--- WHAT IS EXPECTED ---
Return exactly and only these lines: the first of the listing through the one containing "outward: 0 at".

--- MATERIAL PROVIDED ---
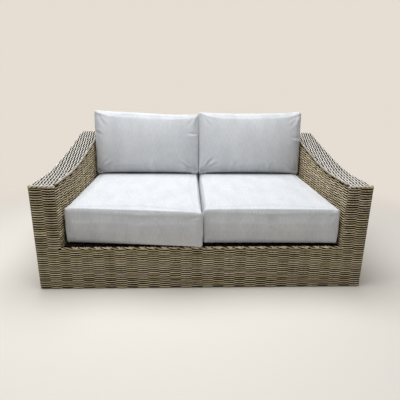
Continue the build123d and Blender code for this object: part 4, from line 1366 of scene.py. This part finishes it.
@dataclass
class BackCushion(Cushion):
    """A fibre-filled pillow with a seam round its edge and pinched corners, leaning on the back."""

    seat: SeatCushion
    foot_y: float
    foot_z: float
    thickness: float = 0.170
    seam_half: float = 0.005
    belly: float = 0.27
    foot_share: float = 0.36
    grid_step: float = 0.0075
    layers: int = 8
    fan_inset: tuple[float, float] = (0.008, 0.016)
    roll_height: float = 0.070
    roll_share: float = 0.55
    sink: float = 0.012
    inflation: Inflation = Inflation(2.0, 12, 0.008)

    def top_line(self, outward: Array) -> Array:
        """Height of the top seam: a shallow dip that ends lower at the inner corner.

        Args:
            outward: 0 at the outer corner to 1 at the inner one.

        Returns:
            The height at each place.
        """
        middle_dip, inner_drop = (0.010, 0.019) if self.side is Side.LEFT else (0.011, 0.006)
        bow = np.clip(4 * outward * (1 - outward), 0, 1) ** 0.8
        return PILLOW_HEIGHT - middle_dip * bow - inner_drop * smoother((outward - 0.25) / 0.7)

    def shape(self, shares: Array) -> Array:
        """Two bowed panels that meet in a seam whose sides draw in between the corners.

        The bow across is a flat-topped curve. Up the pillow it swells from a narrow foot, which
        rolls under, to the belly, and then thins like a wedge to a rim at the top seam.

        Args:
            shares: places on the unit cube; the second one is through the thickness.

        Returns:
            The points, upright, with the foot at height 0 and the middle at depth 0.
        """
        across, through, up = shares[:, 0], shares[:, 1] * 2 - 1, shares[:, 2]
        round_x = np.clip(4 * across * (1 - across), 0, 1)
        rise = np.clip(up / self.belly, 0, 1)
        fall = np.clip((1 - up) / (1 - self.belly), 0, 1)
        low = self.foot_share + (1 - self.foot_share) * (1 - (1 - rise) ** 2.4) ** 0.60
        rim = (1 - (1 - np.clip(fall / 0.05, 0, 1)) ** 2) ** 0.5
        high = 0.15 * rim + 0.85 * (1 - (1 - fall) ** 2.2)
        swell = round_x**0.42 * np.where(up < self.belly, low, high)
        half = self.seam_half + (self.thickness / 2 - self.seam_half) * swell
        outward = across if self.side is Side.LEFT else 1 - across
        return grid((across - 0.5) * (CUSHION_OUTER - CLOTH_INNER - 0.002), through * half,
                    up * self.top_line(outward))

    def folds(self, across: Array, up: Array) -> Array:
        """Depth of the folds: fans at the foot's and the top's corners, and single creases.

        Args:
            across: distance from the pillow's middle.
            up: height above its foot.

        Returns:
            How far to push each point in.
        """
        rows: list[Fold] = []
        for sign in (-1, 1):
            start_x = sign * (PILLOW_SIDE - self.fan_inset[0])
            strength = 1.0 if sign * self.side.value < 0 else 0.7
            for fan, start_z, width, share in ((FOOT_FAN, self.fan_inset[1], 0.0080, strength),
                                               (TOP_FAN, PILLOW_HEIGHT - self.fan_inset[1], 0.009, 1.0)):
                for angle, length, depth in fan:
                    turn = math.radians(angle)
                    end = (start_x - sign * length * math.cos(turn), start_z + length * math.sin(turn))
                    rows.append(((start_x, start_z), end, width, depth * share))
        return sum(crease(across, up, *row) for row in (*rows, *PILLOW_FOLDS[self.side]))

    def pressed(self, points: Array, shares: Array, count: int) -> Array:
        """Stretch the pillow to its own space, fold it, roll its foot under, lean it and set it down.

        Args:
            points: the cover's points, upright.
            shares: their places on the unit cube.
            count: squares up the pillow.

        Returns:
            The points in place.
        """
        half_width = (CUSHION_OUTER - CLOTH_EDGE - CLOTH_INNER) / 2
        # Each height is stretched to the pillow's own width, less the rounding of the corners.
        level = np.round(shares[:, 2] * count).astype(int)
        reach = np.zeros(count + 1)
        np.maximum.at(reach, level, np.abs(points[:, 0]))
        height_share = np.arange(count + 1) / count
        rounding = np.clip((height_share - 0.955) / 0.045, 0, 1) ** 2 + np.clip(1 - height_share / 0.04, 0, 1) ** 2
        target = half_width - 0.006 * rounding
        x = np.clip(points[:, 0] * (target / reach)[level], -half_width, half_width)
        half = self.thickness / 2 - 0.0006
        depth, up = points[:, 1] * half / np.abs(points[:, 1]).max(), points[:, 2]
        push = self.folds(x, up)
        depth = depth + push * smoother(-depth / 0.012) - 0.5 * push * smoother(depth / 0.012)
        # The lowest 70 mm rolls under, so that the belly hangs over the foot.
        roll = 1 - self.roll_share * np.clip(1 - up / self.roll_height, 0, 1) ** 2
        depth = np.clip(depth, -half, half) * roll
        up = np.maximum(up, 0.0004)
        near = over_zip(x, depth) * (up < 0.02)
        up = np.maximum(up, near * ZIP_DEPTH)
        middle = self.side.value * (CUSHION_OUTER - CLOTH_EDGE + CLOTH_INNER) / 2
        lean = math.sin(PILLOW_LEAN)
        placed = grid(middle + x, self.foot_y + depth * math.cos(PILLOW_LEAN) + up * lean,
                      self.foot_z + up * math.cos(PILLOW_LEAN)
                      - np.maximum(depth, 0) * lean * smoother(up / 0.2))
        placed[:, 1] = np.minimum(placed[:, 1], back_line(placed[:, 2]) - 0.0006)
        # The foot sinks on to the crowned seat, most at its corners, but not over its zip.
        seat_top = SEAT_TOP + self.seat.crown(placed[:, 0], placed[:, 1]) + 0.0012
        gap = np.clip(self.foot_z - seat_top, 0, self.sink)
        placed[:, 2] -= gap * smoother(1 - up / 0.12) * (1 - near)
        return placed

    def build(self) -> None:
        """Build the pillow: blown up as cloth, folded, pressed flat at its foot and leant back."""
        counts = (int(2 * PILLOW_SIDE / self.grid_step), self.layers, int(PILLOW_HEIGHT / self.grid_step))
        shares, quads = box_grid(counts)
        piece = mesh_object(f"back_cushion_{self.side.word}_cover", self.shape(shares), quads)
        self.inflation.blow(piece)
        write_points(piece, self.pressed(read_points(piece), shares, counts[2]))
        subdivide(piece)
        self.cover(piece, "back", "fill")


# ---- Frame, deck and fittings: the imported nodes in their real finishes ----

@dataclass
class Hardware:
    """The tubes, straps, staples, glides and zips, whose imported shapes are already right."""

    materials: dict[str, bpy.types.Material]

    def dress(self) -> None:
        """Give every node that stays in view the finish of its slot."""
        rows = {row["node"]: row["material_slot"] for row in frame["record"]["subparts"]}
        for node, slot in sorted(rows.items()):
            piece, material = frame["nodes"][node], self.materials.get(slot)
            if material is None or piece.hide_render or not piece.material_slots:
                continue
            for place in piece.material_slots:
                place.material = material
            log.info("%s: %s", node, material.name)


# ---- Studio ----

@dataclass
class Studio:
    """A plain pale floor that runs into a backdrop tone, soft light from above, and the camera."""

    floor_colour: str = "E1DCD3"
    far_colour: str = "E6DDD3"
    lamp_colour: str = "FAFCFF"
    sky_colour: str = "F6F5F2"
    sky_strength: float = 0.21
    floor_half: float = 20.0
    near_edge: float = 1.35
    far_edge: float = 2.3
    aim: tuple[float, float, float] = (0.0, 0.0, 0.3)
    # Name, place, size and power of each lamp
    lamps: tuple[tuple[str, tuple[float, float, float], float, float], ...] = (
        ("Overhead", (-0.35, 0.05, 3.2), 3.0, 143.0), ("Front", (-0.2, -3.6, 2.2), 2.4, 5.5))
    # The photograph's camera, with its pitch, yaw and roll in degrees
    camera_place: tuple[float, float, float] = (-0.0815, -2.1453, 0.9879)
    camera_angles: tuple[float, float, float] = (17.208, 2.218, 0.664)
    camera_lens: float = 32.886
    sensor_width: float = 36.0

    def floor(self) -> None:
        """A flat floor 40 m across, whose paper turns to the backdrop's tone away from the object.

        Past the far edge a camera ray sees the plain tone, and the object's shadow falls inside it.
        """
        line = np.linspace(-self.floor_half, self.floor_half, 21)
        x, y = np.meshgrid(line, line, indexing="ij")
        number = np.arange(x.size).reshape(x.shape)
        quads = np.stack([number[:-1, :-1], number[1:, :-1], number[1:, 1:], number[:-1, 1:]], -1)
        piece = mesh_object("studio_floor", grid(x, y, 0.0).reshape(-1, 3), quads.reshape(-1, 4))
        material, tree = Finish("matt_studio_paper").start()
        place = add(tree, "TexCoord", out="Object")
        distance = add(tree, "VectorMath", {0: place}, "Value", operation="LENGTH")
        away = add(tree, "MapRange", {0: distance, 1: self.near_edge, 2: self.far_edge},
                   interpolation_type="SMOOTHSTEP")
        paper = shader(material, Base_Color=linear(self.floor_colour), Roughness=0.95, Specular_IOR_Level=0.1)
        glow = add(tree, "Emission", {0: linear(self.far_colour)})
        share = add(tree, "Math", {0: away, 1: add(tree, "LightPath", out="Is Camera Ray")}, operation="MULTIPLY")
        blend = add(tree, "MixShader", {0: share, 1: paper, 2: glow})
        tree.links.new(blend, tree.nodes["Material Output"].inputs[0])
        piece.data.materials.append(material)

    def lights(self) -> None:
        """One broad soft lamp above, a weak one in front, and an even sky."""
        for name, place, size, power in self.lamps:
            lamp = bpy.data.lights.new(name, "AREA")
            lamp.color = linear(self.lamp_colour)[:3]
            lamp.shape, lamp.size, lamp.energy = "SQUARE", size, power
            holder = bpy.data.objects.new(name, lamp)
            turn = (Vector(self.aim) - Vector(place)).to_track_quat("-Z", "Y").to_matrix().to_4x4()
            holder.matrix_world = Matrix.Translation(place) @ turn
            bpy.context.scene.collection.objects.link(holder)
        world = bpy.data.worlds.new("Sky")
        world.use_nodes = True
        tree = world.node_tree
        light = tree.nodes["Background"]
        light.inputs["Color"].default_value = linear(self.sky_colour)
        light.inputs["Strength"].default_value = self.sky_strength
        plain = add(tree, "Background", {0: linear(self.far_colour), 1: 1.0})
        camera_ray = add(tree, "LightPath", out="Is Camera Ray")
        sky = add(tree, "MixShader", {0: camera_ray, 1: light.outputs[0], 2: plain})
        tree.links.new(sky, tree.nodes["World Output"].inputs[0])
        bpy.context.scene.world = world

    def camera(self) -> None:
        """The photograph's viewpoint: turned, tipped down and rolled a little."""
        pitch, yaw, roll = (math.radians(angle) for angle in self.camera_angles)
        ahead = Vector((math.sin(yaw) * math.cos(pitch), math.cos(yaw) * math.cos(pitch), -math.sin(pitch)))
        right = Vector((math.cos(yaw), -math.sin(yaw), 0.0))
        up = right.cross(ahead)
        turned_right = right * math.cos(roll) + up * math.sin(roll)
        turned_up = up * math.cos(roll) - right * math.sin(roll)
        data = bpy.data.cameras.new("Camera")
        data.lens, data.sensor_width, data.sensor_fit = self.camera_lens, self.sensor_width, "HORIZONTAL"
        data.clip_start, data.clip_end = 0.05, 60.0
        holder = bpy.data.objects.new("Camera", data)
        turn = Matrix((turned_right, turned_up, -ahead)).transposed().to_4x4()
        holder.matrix_world = Matrix.Translation(self.camera_place) @ turn
        bpy.context.scene.collection.objects.link(holder)
        bpy.context.scene.camera = holder

    def build(self) -> None:
        """Set the floor, the lights and the camera."""
        self.floor()
        self.lights()
        self.camera()
        bpy.context.scene.view_settings.view_transform = "Standard"


def main() -> None:
    """Build the loveseat piece by piece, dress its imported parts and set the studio."""
    logging.basicConfig(level=logging.INFO, format="%(message)s")
    Studio().build()
    resin = ResinStrand().build()
    cloth = HeatherCloth().build()
    Body(resin).build()
    for side in Side:
        Arm(resin, side).build()
    for side, front_outer, front_inner in ((Side.LEFT, -0.446, -0.5141), (Side.RIGHT, -0.474, -0.464)):
        seat = SeatCushion(side, cloth, front_outer, front_inner)
        seat.build()
        pillow_low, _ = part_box(f"back_cover_{side.word}")
        zip_low, zip_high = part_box(f"back_zip_{side.word}")
        BackCushion(side, cloth, seat, (zip_low[1] + zip_high[1]) / 2, pillow_low[2]).build()
    steel = ZincedSteel().build()
    Hardware({"frame_coat": PowderCoat().build(), "deck_webbing": Webbing().build(), "staple_steel": steel,
              "glide_nylon": MouldedNylon().build(), "zip_tape": ZipChain().build(),
              "zip_slider": steel}).dress()


if __name__ == "__main__":
    main()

--- FINISHED EXERCISE ---
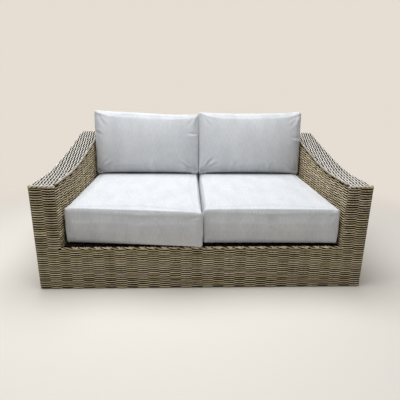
Continue the build123d and Blender code for this object: part 4, from line 1366 of scene.py. This part finishes it.
@dataclass
class BackCushion(Cushion):
    """A fibre-filled pillow with a seam round its edge and pinched corners, leaning on the back."""

    seat: SeatCushion
    foot_y: float
    foot_z: float
    thickness: float = 0.170
    seam_half: float = 0.005
    belly: float = 0.27
    foot_share: float = 0.36
    grid_step: float = 0.0075
    layers: int = 8
    fan_inset: tuple[float, float] = (0.008, 0.016)
    roll_height: float = 0.070
    roll_share: float = 0.55
    sink: float = 0.012
    inflation: Inflation = Inflation(2.0, 12, 0.008)

    def top_line(self, outward: Array) -> Array:
        """Height of the top seam: a shallow dip that ends lower at the inner corner.

        Args:
            outward: 0 at the outer corner to 1 at the inner one.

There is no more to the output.